RECORDS FOR PROCESSING:
··········

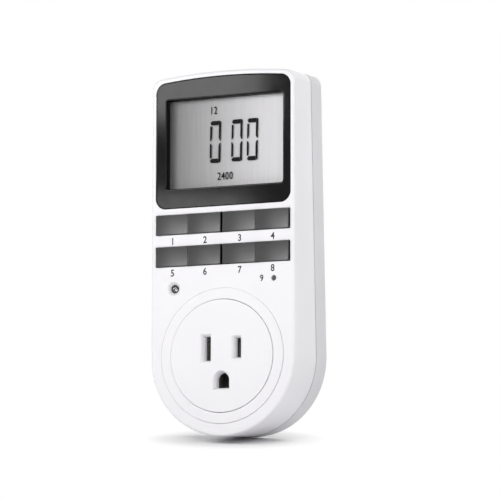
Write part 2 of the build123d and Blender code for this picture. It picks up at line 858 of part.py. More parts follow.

··········

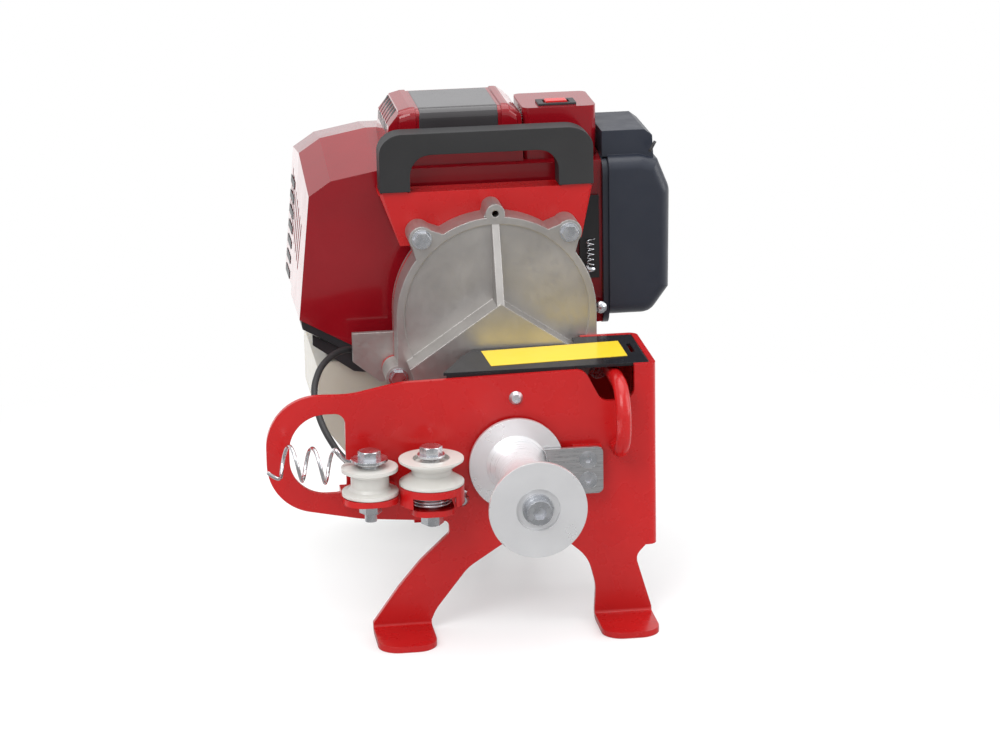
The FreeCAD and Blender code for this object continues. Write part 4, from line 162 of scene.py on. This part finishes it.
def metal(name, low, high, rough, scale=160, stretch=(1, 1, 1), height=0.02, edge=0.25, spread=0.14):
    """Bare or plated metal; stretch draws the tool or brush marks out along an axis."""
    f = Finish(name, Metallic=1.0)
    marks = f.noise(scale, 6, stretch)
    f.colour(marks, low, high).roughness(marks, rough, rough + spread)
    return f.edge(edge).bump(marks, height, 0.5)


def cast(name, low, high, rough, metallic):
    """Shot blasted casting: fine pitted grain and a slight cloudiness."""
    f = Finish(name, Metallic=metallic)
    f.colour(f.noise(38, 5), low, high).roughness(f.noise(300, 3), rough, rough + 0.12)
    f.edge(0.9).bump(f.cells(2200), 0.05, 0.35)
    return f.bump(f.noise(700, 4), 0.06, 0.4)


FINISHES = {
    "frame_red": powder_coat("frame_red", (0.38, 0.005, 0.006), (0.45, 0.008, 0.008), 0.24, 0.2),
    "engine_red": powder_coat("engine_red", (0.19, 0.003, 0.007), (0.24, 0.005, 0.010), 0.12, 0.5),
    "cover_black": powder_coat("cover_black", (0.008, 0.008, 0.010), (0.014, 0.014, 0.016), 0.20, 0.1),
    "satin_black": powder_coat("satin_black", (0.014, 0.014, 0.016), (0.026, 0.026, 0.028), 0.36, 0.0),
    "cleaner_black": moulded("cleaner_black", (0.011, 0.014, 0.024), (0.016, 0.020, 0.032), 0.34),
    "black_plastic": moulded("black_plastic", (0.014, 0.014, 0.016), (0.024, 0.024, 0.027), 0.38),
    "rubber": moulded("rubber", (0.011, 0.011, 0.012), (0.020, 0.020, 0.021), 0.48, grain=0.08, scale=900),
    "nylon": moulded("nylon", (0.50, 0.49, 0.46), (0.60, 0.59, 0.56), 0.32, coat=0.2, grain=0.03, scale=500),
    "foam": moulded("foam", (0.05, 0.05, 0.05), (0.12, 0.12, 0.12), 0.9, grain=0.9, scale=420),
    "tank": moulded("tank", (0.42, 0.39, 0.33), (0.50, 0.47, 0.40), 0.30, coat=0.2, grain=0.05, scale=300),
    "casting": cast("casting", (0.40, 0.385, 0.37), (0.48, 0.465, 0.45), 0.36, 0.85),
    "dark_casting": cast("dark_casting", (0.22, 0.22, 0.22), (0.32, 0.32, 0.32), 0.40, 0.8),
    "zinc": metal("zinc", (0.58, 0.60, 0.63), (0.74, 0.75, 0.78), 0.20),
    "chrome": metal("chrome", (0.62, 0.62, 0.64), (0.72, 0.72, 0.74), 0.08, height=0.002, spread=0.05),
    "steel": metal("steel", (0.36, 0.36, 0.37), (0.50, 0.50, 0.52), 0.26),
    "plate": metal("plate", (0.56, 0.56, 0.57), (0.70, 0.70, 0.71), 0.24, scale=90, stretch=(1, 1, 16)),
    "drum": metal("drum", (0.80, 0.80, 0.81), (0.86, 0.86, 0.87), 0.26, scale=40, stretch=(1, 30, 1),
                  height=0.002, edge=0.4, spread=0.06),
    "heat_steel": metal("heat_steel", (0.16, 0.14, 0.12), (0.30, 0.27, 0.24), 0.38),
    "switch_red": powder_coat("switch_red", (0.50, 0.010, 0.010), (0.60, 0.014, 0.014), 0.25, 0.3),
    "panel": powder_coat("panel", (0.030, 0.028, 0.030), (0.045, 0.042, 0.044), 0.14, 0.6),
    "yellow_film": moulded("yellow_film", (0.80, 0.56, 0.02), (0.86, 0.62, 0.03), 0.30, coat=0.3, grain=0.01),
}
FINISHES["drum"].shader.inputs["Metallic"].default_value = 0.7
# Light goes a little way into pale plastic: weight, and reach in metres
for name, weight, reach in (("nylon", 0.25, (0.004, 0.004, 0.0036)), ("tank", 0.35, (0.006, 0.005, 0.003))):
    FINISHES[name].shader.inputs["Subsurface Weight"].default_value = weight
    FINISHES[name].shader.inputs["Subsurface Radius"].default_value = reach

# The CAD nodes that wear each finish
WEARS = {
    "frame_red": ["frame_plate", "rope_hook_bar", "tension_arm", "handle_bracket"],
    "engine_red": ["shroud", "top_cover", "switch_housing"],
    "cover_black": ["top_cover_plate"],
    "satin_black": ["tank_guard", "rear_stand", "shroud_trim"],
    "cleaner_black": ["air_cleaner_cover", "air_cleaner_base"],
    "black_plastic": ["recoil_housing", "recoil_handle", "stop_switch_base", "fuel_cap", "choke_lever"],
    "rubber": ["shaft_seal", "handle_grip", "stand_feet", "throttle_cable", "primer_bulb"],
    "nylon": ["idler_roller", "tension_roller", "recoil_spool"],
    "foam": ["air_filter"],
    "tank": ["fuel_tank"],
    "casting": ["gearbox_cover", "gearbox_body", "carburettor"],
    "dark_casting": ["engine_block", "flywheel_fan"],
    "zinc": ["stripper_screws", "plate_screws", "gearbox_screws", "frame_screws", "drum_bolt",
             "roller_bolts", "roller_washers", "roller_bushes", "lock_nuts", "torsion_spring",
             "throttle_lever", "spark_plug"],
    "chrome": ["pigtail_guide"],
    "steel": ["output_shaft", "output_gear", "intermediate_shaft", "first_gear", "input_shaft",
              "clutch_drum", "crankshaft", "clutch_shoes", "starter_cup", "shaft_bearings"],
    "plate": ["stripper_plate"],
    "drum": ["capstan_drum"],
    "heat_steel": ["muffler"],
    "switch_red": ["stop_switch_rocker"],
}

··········

SET TASK: In the records above, find each line that holds the word "Write"; copy all such lines.

THE RESPONSE:
Write part 2 of the build123d and Blender code for this picture. It picks up at line 858 of part.py. More parts follow.
The FreeCAD and Blender code for this object continues. Write part 4, from line 162 of scene.py on. This part finishes it.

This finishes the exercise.